Alih-alih berlangsung damai, sejumlah demonstrasi berkembang menjadi kerusuhan yang disertai perusakan fasilitas umum, pembakaran gedung DPRD di beberapa kota, serta penyerangan dan penjarahan rumah beberapa pejabat negara.
Situasi semakin memanas setelah seorang pengemudi ojek online berusia 21 tahun, Affan Kurniawan, meninggal dunia akibat tertabrak kendaraan lapis baja kepolisian. Tragedi ini menjadi simbol ketidakadilan dan pemicu semakin meluasnya amarah publik. Pada penghujung Agustus hingga awal September, gelombang demonstrasi mengakibatkan korban jiwa dan luka-luka di kalangan masyarakat maupun aparat, serta kerusakan infrastruktur publik dan fasilitas pemerintahan. Kondisi ini membuat media internasional menyoroti Indonesia sebagai negara yang tengah menghadapi krisis legitimasi dan stabilitas politik.
Sebagai bentuk respons, pada 1 September 2025 Presiden Prabowo Subianto mengumumkan langkah korektif dengan membatalkan tunjangan perumahan DPR, membatasi perjalanan luar negeri anggota parlemen, serta memerintahkan penyelidikan resmi atas kematian Affan Kurniawan. Di sisi lain, pemerintah juga berusaha menenangkan situasi dengan meluncurkan paket kebijakan sosial-ekonomi.

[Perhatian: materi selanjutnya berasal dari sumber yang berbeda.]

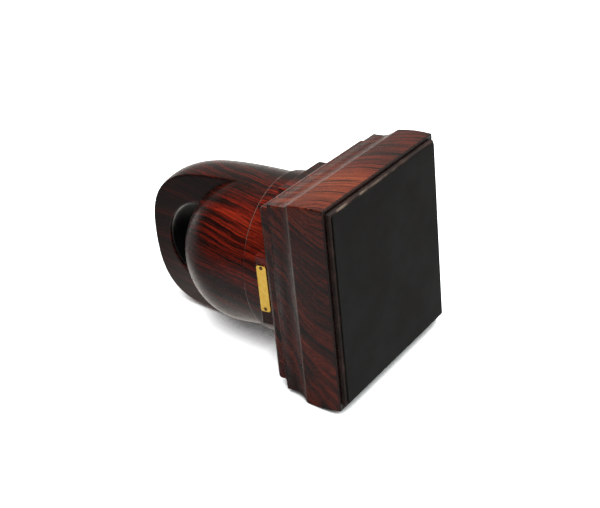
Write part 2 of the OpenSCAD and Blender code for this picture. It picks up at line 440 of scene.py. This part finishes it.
def make_base_board():
    """The inset board, its edge left rough from the saw and worn at the bottom."""
    low_z, top_z, half = board_low[2], board_high[2], board_high[0]
    cut_depth, wear_depth, wear_h, edge, corner_r = 0.22, 0.28, 0.6, 0.3, 0.9
    levels, rim_w, face_inset = 9, 2, 4
    stroke_along, stroke_up, splinter, worn_patch = 0.35, 2.4, 1.7, 0.45

    def roughness(spot):
        if max(abs(spot.x), abs(spot.y)) <= half - rim_w:
            return Vector()
        stroke = Vector((spot.x * stroke_along, spot.y * stroke_along, spot.z * stroke_up))
        saw = noise.noise(stroke) * 0.5 + noise.noise(spot * splinter) * 0.5
        worn = max(0.0, 1 - (spot.z - low_z) / wear_h) * (0.5 + noise.noise(spot * worn_patch))
        depth = cut_depth * (0.5 + saw) + wear_depth * max(0.0, worn)
        return inward(spot) * max(0.0, depth)

    sides = [(half, z) for z in np.linspace(low_z + edge, top_z, levels)]
    outline = [(half - face_inset, low_z), (half - edge, low_z)] + sides + [(half - face_inset, top_z)]
    return square_loft("base_board_wood", outline, corner_r, side_steps=120, shift=roughness)


def make_base_pad():
    """The black pad, softly uneven as leather is, with its cut edge turned over."""
    low_z, top_z, half = pad_low[2], pad_high[2], pad_high[0]
    edge, corner_r, edge_w, skin, face_rings = 0.28, 0.8, 1, 0.1, 16
    dip_depth, dip_patch, trim_depth, trim_patch = 0.05, 0.06, 0.12, 0.3

    def unevenness(spot):
        lift = dip_depth * (0.5 + 0.5 * noise.noise(spot * dip_patch)) if spot.z < low_z + skin else 0
        trim = trim_depth * (0.5 + 0.5 * noise.noise(spot * trim_patch))
        at_edge = max(abs(spot.x), abs(spot.y)) > half - edge_w
        return Vector((0, 0, lift)) + inward(spot) * (trim if at_edge else 0)

    inner = [(half * k / face_rings, low_z) for k in range(1, face_rings)]
    corners = [(half - edge_w, low_z), (half, low_z), (half, top_z), (half - edge_w, top_z)]
    outline = inner + rounded(corners, edge)
    return square_loft("base_pad_leather", outline, corner_r, side_steps=60, shift=unevenness)


def plate_ring(inset, y, corner_steps=6):
    """Points round the name plate's rounded outline, drawn in by the inset."""
    middle = (plate_low + plate_high) / 2
    half_l, half_h = (plate_high - plate_low)[0] / 2, (plate_high - plate_low)[2] / 2
    r = PLATE_CORNER_R - inset
    spots = []
    for k, (sx, sz) in enumerate(((1, 1), (-1, 1), (-1, -1), (1, -1))):
        cx, cz = sx * (half_l - PLATE_CORNER_R), sz * (half_h - PLATE_CORNER_R)
        for i in range(corner_steps + 1):
            a = math.pi / 2 * (k + i / corner_steps)
            spots.append((middle[0] + cx + r * math.cos(a), y, middle[2] + cz + r * math.sin(a)))
    return spots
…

Fenomena demonstrasi pada interval waktu ini memperlihatkan dua wajah yang kontras: di satu sisi, ekspresi aspirasi rakyat untuk menegakkan keadilan; di sisi lain, potensi anarki yang merugikan masyarakat luas melalui perusakan, pembakaran, penjarahan, dan jatuhnya korban jiwa.
Islam Meninjau: Hukum Perusakan Fasilitas dan Penjarahan Harta
Tindakan merusak fasilitas umum maupun melakukan penjarahan terhadap harta orang lain secara tegas dihukumi haram dalam Islam. Hal tersebut karena perbuatan demikian bertentangan dengan salah satu tujuan utama kehadiran syariat, yaitu ḥifẓ al-māl (menjaga harta). Prinsip ḥifẓ al-māl menegaskan bahwa Islam memandang harta sebagai bagian dari kebutuhan pokok dalam kehidupan manusia.
Oleh karena itu, syariat menetapkan berbagai aturan dan bimbingan yang mendorong manusia untuk memperoleh dan mengusahakan harta dengan cara yang halal, menjamin pemeliharaannya, menjaga keberlangsungannya, serta mengarahkan pada pengembangannya secara produktif.